New Delhi, Dec 01: India’s plan to hike gas prices by about a third as it edges toward market rates promises relief for hard-pressed state energy firms, but will draw flak from fertiliser and small business lobbies worried over input costs.
Nearly two decades after kicking off market reforms, India has eased controls on most sectors of the economy, but still sets the prices of petrol, diesel, cooking gas, kerosene, natural gas and fertiliser.
The oil ministry’s plan for the biggest jump in administered prices ever, and the first in 5 years, will boost profits for Oil and Natural Gas Corp and Oil India Ltd, and generate funds to extend the lives of their depleting oil fields.
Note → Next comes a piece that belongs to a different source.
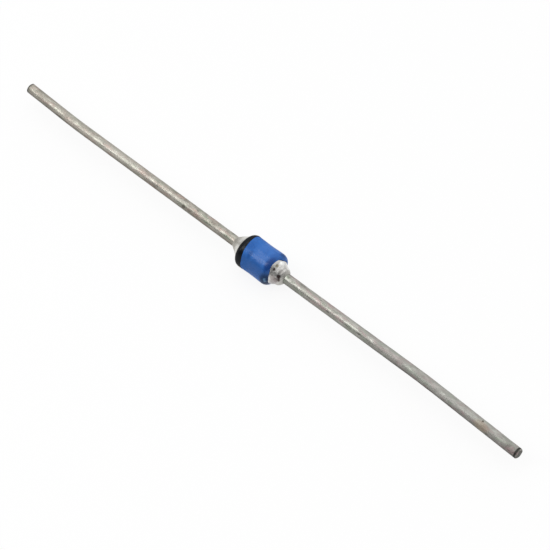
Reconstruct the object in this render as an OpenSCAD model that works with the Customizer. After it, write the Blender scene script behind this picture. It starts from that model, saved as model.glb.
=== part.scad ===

“A gas price rise will be a positive signal for the investor community that India is moving towards market-oriented prices, but the only immediate victim would be small industries, which may find it difficult to pass on the rising input cost,” said Manish Baghla, a senior manager.
The hike in the administered price, which applies to the 40 per cent of India’s gas output of 140 million standard cubic metres a day (mmscmd) that is sold mainly to power and fertiliser firms, is a key step towards reducing distortions in a market with more than a dozen rates.
While power companies can pass fuel costs on to consumers, fertiliser firms get a government subsidy for higher input costs.
“The government wants to cap the subsidy for fiscal management and any increase in input costs will raise the subsidy burden. There will be a problem in allocation of the subsidy,” said a fertiliser ministry official.
“In 2009/10 the subsidy for the fertiliser sector is fixed at 500 billion rupees and we are seeing a shortfall of at least 200 billion rupees.”
So the fertiliser ministry opposes the plan to raise prices in steps.
“In many countries the priority sector gets gas at a cheaper rate. Raising prices in tranches is not a solution,” said a fertiliser ministry official, who vowed that the ministry would air its concern over the bid to raise administered prices.
The official, who declined to be identified because he is not authorised to speak to the media, said the ministry would prefer to have the pricing issue for the whole sector examined in a comprehensive way.
A Spanish firm, Mercados EMI, has been hired to study the possibility of a uniform domestic price for natural gas, B. C. Tripathi, chairman of state-run gas firm GAIL (India) Ltd, said last month.
“The gas price note has been tossed around for years and nothing has happened,” an oil ministry official said, referring to the plan to raise administered gas prices for ONGC from 3,200 rupees/thousand cubic metres (mscm) to 4,142 rupees in the first phase, after an escalation clause for inflation.
“The ultimate vision is to see gas prices aligned more towards the actual fuel value,” the official said.
India’s petroleum ministry is in talks with other ministries about raising the administered gas prices, R. S. Pandey, the ministry’s top bureaucrat, said last month.
However, Pandey gave no timeline for the decision, which will be made by the federal cabinet.
Each $1 per million British thermal units (mBtu) increase in administered gas prices raises the cost of fertiliser production by about $11.30 a tonne, or an annual impact of $200 million, a fertiliser industry expert said.
Gas makes up about 9 per cent of India’s energy mix, which is expected to rise to about 12 per cent by 2030 as production grows.